Now let's do the same exercise for the situation when we pass an rvalue into the DoSmth function. We can see that the code prints rvalue for both situations when we pass a temporary and when we std::move from an lvalue. So let's dive into what happens here too.

int main() {
  int number{};
  DoSmth(42);
  DoSmth(std::move(number));
}
  1. The compiler needs to make sure that SomeType&& matches the input type int&&
  2. So it trivially deduces SomeType to be int
  3. Which leaves value to have type int&&.
  4. Now, when we call forward<int>(value), the T type in our forward function will be int, the remove_reference_t<int> in the forward function will collapse to a simple int type and, considering that value has type int&&, we might expect that a second overload would be called. But in reality, the first overload will be picked! We have to remember that value here has a name and an address in memory which makes it an lvalue that stores an rvalue reference! So it binds to the first forward overload. If this is confusing, which I admit it is a little bit, please have another look at the lecture where we reinvent move semantics to learn why it was designed the way it was designed.
  5. Despite getting an lvalue reference as a parameter to our forward function we return this value as the T&& type, or int&& in our case. So in the end, we still convert our value to an rvalue reference and return it as such!
  6. This, in turn, leads us to picking the Print(int&&) overload and printing rvalue to the terminal.

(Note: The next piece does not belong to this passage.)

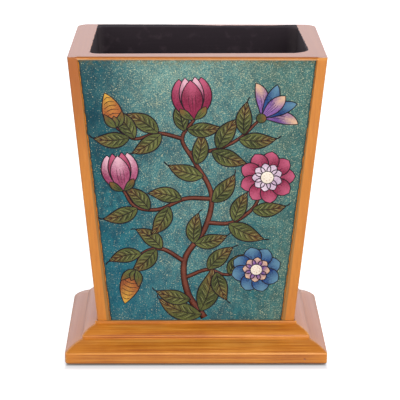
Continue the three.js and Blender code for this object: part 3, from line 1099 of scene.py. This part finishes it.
class Picture:
    """Collects patches of paint and brush lines, and makes them into thin closed meshes."""

    def __init__(self, face, paints, inks):
        self.face = face
        self.paints = paints
        self.inks = inks
        self.patches = []
        self.lines = {name: [] for name in inks}
        self.hand = random.Random(7)
        self.leaf_level = LEAF_LEVEL

    def patch(self, paint, place, level):
        bpy.ops.mesh.primitive_grid_add(x_subdivisions=2, y_subdivisions=10, size=1)
        piece = bpy.context.object
        for vertex in piece.data.vertices:
            along = (1 - math.cos(math.pi * (vertex.co.y + 0.5))) / 2
            point = place(along, vertex.co.x * 2)
            vertex.co = (point.x * MM, point.y * MM, level * MM)
        piece.data.materials.append(self.paints[paint])
        self.patches.append(piece)

    def line(self, points, radius, level, ink="dark", swell=0.35):
        """A brush line, thin at its ends and fuller in the middle."""
        count = len(points) - 1
        arcs = [math.sin(math.pi * index / count) for index in range(count + 1)]
        radii = [radius * (1 - swell + swell * arc) for arc in arcs]
        self.lines[ink].append((points, radii, level))

    def outline(self, place, level, radius):
        for side in (-1, 1):
            self.line([place(step / 12, side) for step in range(13)], radius, level)

    def stem(self, points, thick, thin):
        """A brown stem with a dark edge, tapering from its root."""
        line = curve_through(points)
        count = len(line) - 1
        for ink, grow, level in (("dark", 0.2, STEM_LEVEL), ("brown", 0, STEM_LEVEL + 0.005)):
            radii = [thick + (thin - thick) * index / count + grow for index in range(count + 1)]
            self.lines[ink].append((line, radii, level))
        return line

    def leaf(self, line, share, side, length, width, bend, spread):
        """A veined leaf that grows from a stem, to its left (1) or its right (-1)."""
        index = min(int(share * (len(line) - 1)), len(line) - 2)
        along = line[index + 1] - line[index]
        heading = math.atan2(along.y, along.x) + side * spread
        bend = -side * bend + self.hand.uniform(-0.15, 0.15)
        place = blade(line[index], heading, length, width, bend, 0.82)
        self.leaf_level += LEAF_STEP
        above = self.leaf_level + LINE_LIFT
        self.patch("leaf", place, self.leaf_level)
        self.outline(place, above, 0.21)
        self.line([place(step / 8, 0) for step in range(9)], 0.15, above)
        hook = blade(place(1, 0), heading + bend, 1.8, 1, bend * 1.4)
        self.line([hook(step / 3, 0) for step in range(4)], 0.22, above)
        for root in (0.14 + 0.15 * index for index in range(5)):
            for half in (-1, 1):
                reach = half * (0.72 + self.hand.uniform(-0.1, 0.1))
                vein = [place(root + 0.17 * t, reach * t**0.8) for t in (0.04, 0.35, 0.7, 1)]
                self.line(vein, 0.13, above)
                pale = [place(root + 0.06 + 0.15 * t, half * 0.7 * t) for t in (0.15, 0.5, 0.9)]
                self.line(pale, 0.09, above, "pale")

    def petal(self, paint, base, heading, length, width, level, bend, form, ribs=2):
        """A petal. Its form is how far out it is fullest, and how blunt it is."""
        place = blade(base, heading, length, width, bend, *form)
        self.patch(paint, place, level)
        self.outline(place, level + LINE_LIFT, 0.18)
        for index in range(ribs):
            across = (index + 1) / (ribs + 1) * 1.4 - 0.7
            self.line([place(share, across) for share in (0.2, 0.4, 0.62)], 0.08, level + LINE_LIFT)

    def disc(self, paint, centre, radius, level):
        centre = Vector(centre)
        place = blade(centre - Vector((radius, 0)), 0, 2 * radius, 2 * radius, 0, 1, 0.55)
        self.patch(paint, place, level)
        ring = [centre + aim(math.tau * step / 14) * radius for step in range(15)]
        self.line(ring, 0.14, level + LINE_LIFT, swell=0.1)

    def daisy(self, centre, radius, count, petals, inner, turn=0.0):
        centre = Vector(centre)
        level = BLOOM_LEVEL
        width = 5.6 * radius / count
        for index in range(count):
            heading = turn + math.tau * index / count + self.hand.uniform(-0.06, 0.06)
            self.petal(petals, centre, heading, radius, width, level, 0, (1.5, 0.62))
            level += COAT * 0.9
        width = 3.2 * radius / count
        for index in range(count):
            heading = turn + math.tau * (index + 0.5) / count
            self.petal(inner, centre, heading, radius * 0.55, width, level, 0, (1.4, 0.7), 0)
            level += COAT * 0.25
        level += COAT
        self.disc("heart", centre, radius * 0.24, level)
        for index in range(7):
            dot = centre + aim(math.tau * index / 7 + turn) * radius * 0.13
            self.line([dot, dot + Vector((0.12, 0.12))], 0.16, level + LINE_LIFT, "ochre", 0)

    def whorl(self, base, heading, level, petals):
        """Petals from one base, each later one on top. A petal's spread and bend are mirrored."""
        for paint, spread, length, width, bend, form, ribs in petals:
            for side in (-1, 1) if spread else (0,):
                self.petal(
                    paint, base, heading + side * spread, length, width, level, side * bend, form, ribs
                )
                level += COAT

    def tulip(self, base, heading, size, paint, inside):
        self.whorl(Vector(base), heading, BLOOM_LEVEL, (
            (paint, 0.62, size, size * 0.42, -0.75, (1.1, 0.8), 2),
            (inside, 0.26, size * 0.98, size * 0.34, -0.3, (1.15, 0.8), 1),
            (paint, 0, size * 0.9, size * 0.46, 0, (1.05, 0.8), 3),
            ("leaf", 1.1, size * 0.4, size * 0.17, -0.6, (1.25, 0.7), 2),
        ))

    def bell(self, base, heading, size, paint, lining):
        self.whorl(base, heading, BLOOM_LEVEL, (
            (paint, 0.5, size, size * 0.34, 0.9, (1.2, 0.75), 2),
            (lining, 0.2, size, size * 0.34, 0.35, (1.2, 0.75), 2),
            (paint, 0, size * 0.86, size * 0.36, 0, (1.25, 0.7), 3),
        ))
        self.disc("leaf", base, size * 0.13, BLOOM_LEVEL + COAT * 6)

    def bud(self, base, heading, size):
        place = blade(base, heading, size, size * 0.5, 0.2, 0.8, 0.85)
        self.patch("bud", place, BLOOM_LEVEL)
        self.outline(place, BLOOM_LEVEL + LINE_LIFT, 0.16)
        for share in (0.24 + 0.115 * index for index in range(6)):
            arc = [place(share + 0.05 * (1 - t * t), t * 0.72) for t in (-1, -0.5, 0, 0.5, 1)]
            self.line(arc, 0.12, BLOOM_LEVEL + LINE_LIFT)
        for side in (-1, 0, 1):
            length = size * (0.5 if side else 0.34)
            level = BLOOM_LEVEL + COAT * (2 + side)
            turn = heading + side * 0.75
            self.petal("leaf", base, turn, length, size * 0.2, level, -side * 0.5, (0.9, 1), 1)

    def painted_piece(self):
        """The patches as one thin piece."""
        pick(*self.patches)
        bpy.ops.object.join()
        piece = bpy.context.object
        piece.name = f"{self.face}_flowers"
        merge(piece)
        coat = piece.modifiers.new("coat", "SOLIDIFY")
        coat.thickness = COAT_THICKNESS * MM
        coat.offset = -1
        bpy.ops.object.modifier_apply(modifier=coat.name)
        return piece

    def stroke(self, ink):
        """The lines of one ink as a curve, stretched upwards until it is flattened."""
        curve = bpy.data.curves.new(f"{self.face}_{ink}_lines", "CURVE")
        curve.dimensions = "3D"
        curve.bevel_depth = MM
        curve.bevel_resolution = 0
        curve.use_fill_caps = True
        for points, radii, level in self.lines[ink]:
            spline = curve.splines.new("POLY")
            spline.points.add(len(points) - 1)
            for spot, point, radius in zip(spline.points, points, radii):
                spot.co = (point[0] * MM, point[1] * MM, level * MM / LINE_FLATNESS, 1)
                spot.radius = radius
        stroke = bpy.data.objects.new(curve.name, curve)
        bpy.context.scene.collection.objects.link(stroke)
        curve.materials.append(self.inks[ink])
        stroke.scale = (1, 1, LINE_FLATNESS)
        return stroke

    def drawn_piece(self):
        """The brush lines as one piece."""
        pick(*[self.stroke(ink) for ink in self.lines])
        bpy.ops.object.convert(target="MESH")
        bpy.ops.object.join()
        piece = bpy.context.object
        piece.name = f"{self.face}_brush_lines"
        merge(piece)
        place_in_mesh(piece)
        return piece


def flowering_stems(picture):
    """The design: a main stem with branches, leaves along them, and a flower at each end."""
    lines = [picture.stem(points, thick, thin) for points, thick, thin, _ in STEMS]
    for line, (_, _, _, leaves) in zip(lines, STEMS):
        for leaf in leaves:
            picture.leaf(line, *leaf)
    up = math.pi / 2
    picture.tulip((-1, 76), up + 0.1, 15.5, "crimson", "rose")
    picture.tulip((-25, 50), up + 0.15, 14.5, "rose", "crimson")
    picture.daisy((24, 55), 9.6, 9, "crimson", "lilac")
    picture.daisy((21, 20), 8.8, 8, "blue", "violet", 0.3)
    picture.bell((21.5, 76.5), up * 0.5, 13, "violet", "blue")
    picture.bud((-21, 20), -up - 0.4, 14)
    picture.bud((-27, 73), up + 0.2, 13)


def art_paints(kinds):
    """A material for each kind of paint or ink."""
    paints = {}
    for kind, (name, *tones) in kinds.items():
        paints[kind] = art_paint(name, *(colour(*tone) for tone in tones))
    return paints


def flowers():
    paints, inks = art_paints(PAINTS), art_paints(INKS)
    up = Vector((0, -math.sin(lean), math.cos(lean)))
    out = Vector((0, -math.cos(lean), -math.sin(lean)))
    foot = Vector((0, -half_depth_at(0), foot_z)) - out * glass_set_back
    on_glass = Matrix.Translation(foot) @ Matrix(((1, 0, 0), up, out)).transposed().to_4x4()
    for face, turn in (("front", 0), ("back", math.pi)):
        picture = Picture(face, paints, inks)
        flowering_stems(picture)
        for piece in (picture.painted_piece(), picture.drawn_piece()):
            piece.matrix_world = Matrix.Rotation(turn, 4, "Z") @ on_glass
            place_in_mesh(piece)
            dress(piece, "painted_glass", None)


# Floor, light and camera.

SKY = (0.96, 0.92, 1, 1)
WHITE = (1, 1, 1, 1)
LAMP_COLOUR = (1, 0.97, 0.92)
FLOOR_SEEN = (0.55, 0.55, 0.55, 1)
FLOOR_HIDDEN = (0.8, 0.8, 0.8, 1)
GLOW_AWAY = (0.9, 0.9, 0.9, 1)
# The glow is dimmer near the base and dark at its edge: a painted shadow.
SHADOWED_GLOW = (0.365, 0.385, 0.41, 1)
SHADOW_UNDER = (0.05, 0.035, 0.025, 1)


def studio_floor():
    """A pale floor. To the camera it glows nearly white, with a painted shadow in front of the base
    and at its edge.
    """
    bpy.ops.mesh.primitive_plane_add(size=6, location=(0, 0, -0.0001))
    floor = bpy.context.object
    floor.name = "studio_floor"
    finish = Finish("white_floor")
    seen = finish.node("ShaderNodeLightPath", out="Is Camera Ray")
    in_front = -base_half_depth / MM - finish.y
    beside = abs(finish.x) - base_half_width / MM
    # Painted shadow: the glow fades in away from the base and is dark right at its edge.
    away = in_front.rises(0.8, 5.5).most(beside.rises(-1, 1.5)).most(finish.y.rises(-20, -10))
    under = beside.most(abs(finish.y) - base_half_depth / MM).falls(-0.9, 0.1)
    glow_tint = finish.mix(under, finish.mix(away, SHADOWED_GLOW, GLOW_AWAY), SHADOW_UNDER)
    matt_tint = finish.mix(seen, FLOOR_HIDDEN, FLOOR_SEEN)
    diffuse = finish.node("ShaderNodeBsdfDiffuse", {}, {"Color": matt_tint})
    glow = finish.node("ShaderNodeEmission", {}, {"Color": glow_tint, "Strength": seen})
    shader = finish.node("ShaderNodeAddShader", {}, {0: diffuse, 1: glow})
    floor.data.materials.append(finish.wear(shader))


def sky():
    """Bright low down, most of all behind the object, and dim overhead. The camera sees white."""
    world = bpy.data.worlds.new("studio")
    bpy.context.scene.world = world
    world.use_nodes = True
    nodes = Nodes(world.node_tree)
    _, y, z = nodes.axes(nodes.node("ShaderNodeTexCoord", out="Generated"))
    strength = (1 - z.rises(0.3, 0.9) * 0.72) * (0.58 + y.rises(-0.7, 0.8) * 0.64)
    lit = nodes.node("ShaderNodeBackground", {}, {"Color": SKY, "Strength": strength})
    white = nodes.node("ShaderNodeBackground", {}, {"Color": WHITE})
    seen = nodes.node("ShaderNodeLightPath", out="Is Camera Ray")
    both = nodes.node("ShaderNodeMixShader", {}, {0: seen, 1: lit, 2: white})
    nodes.end("ShaderNodeOutputWorld", both)


def lamps():
    middle = Vector((0, 0, 0.05))
    for name, place, size, power in (
        ("key_light", (0.7, -1.5, 0.85), 1.8, 29),
        ("fill_light", (-1.0, -1.2, 0.6), 1.4, 8),
    ):
        bpy.ops.object.light_add(type="AREA", location=place)
        lamp = bpy.context.object
        lamp.name = name
        lamp.data.size = size
        lamp.data.energy = power
        lamp.data.color = LAMP_COLOUR
        lamp.rotation_euler = (middle - Vector(place)).to_track_quat("-Z", "Y").to_euler()


def camera():
    """The photo's view, found by fitting the part's corners to the photo's."""
    bpy.ops.object.camera_add(location=(-6.206 * MM, -507.042 * MM, 226.291 * MM))
    view = bpy.context.object
    view.name = "photo_view"
    pitch, yaw, roll = (math.radians(angle) for angle in (19.0, -0.867, 0.314))
    level = Matrix.Rotation(yaw, 4, "Z") @ Matrix.Rotation(math.pi / 2 - pitch, 4, "X")
    view.rotation_euler = (level @ Matrix.Rotation(roll, 4, "Z")).to_euler()
    view.data.sensor_width = 36
    view.data.lens = 135
    view.data.clip_start = 0.01
    view.data.clip_end = 20
    bpy.context.scene.camera = view


def carried_over():
    """Finishes for the CAD nodes that stay as they are."""
    black, board, pile, metal = black_paint(), fibreboard(), felt(), steel()
    finishes = {"floor_board": black, "base_board": board, "base_felt": pile}
    for name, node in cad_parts.items():
        if name.endswith("screw") or "_pin" in name:
            finishes[name] = metal
        if name in finishes:
            node.data.materials.clear()
            node.data.materials.append(finishes[name])


camera()
studio_floor()
sky()
lamps()
body_boards()
mouldings()
panels()
flowers()
carried_over()

bpy.context.scene.view_settings.view_transform = "Standard"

It might be a bit too quick to follow, so as usual, you can play with these examples yourself at your own pace by following the link to cppinsights.io

But I'm afraid there is still one more thing to discuss, though. You might be still wondering: when is that second overload called? And really, the only case I can think of is when we directly call the forward function with a real rvalue - either providing a temporary object or an lvalue that we explicitly mark as an xvalue with std::move:

#include <type_traits>
#include <utility>

template <class T>
T&& forward(std::remove_reference_t<T>& t) {
  return static_cast<T&&>(t);
}

template <class T>
T&& forward(std::remove_reference_t<T>&& t) {
  return static_cast<T&&>(t);
}

int main() {
  // We can also use std::forward here of course.
  forward<int>(42);
  int number{};
  forward<int>(std::move(number));
}

I'll leave it up to you to figure out exactly why the second overload is called in both cases here but if something is not clear, please ask questions!

And now I guess we've covered pretty much all there is to how forwarding references work in conjunction with std::forward! I know it was quite a lot, but if we are comfortable with this, it is a good indicator that we are comfortable with a lot of key mechanisms used in C++.

Summary

With this we should be well equipped to detect when we see a forwarding reference used in the code.

Not only that but we should also leave with an intuition that it makes sense to use forwarding references if we have many function parameters of many template type parameters that can be either copied or moved depending on the reference type used.

Finally, we even dove deep into how it all works, how the compiler picks which types to deduce and which overloads to pick.

Hope this makes your journey towards understanding how to work with templates in C++ easier and that you enjoyed this explanation of mine.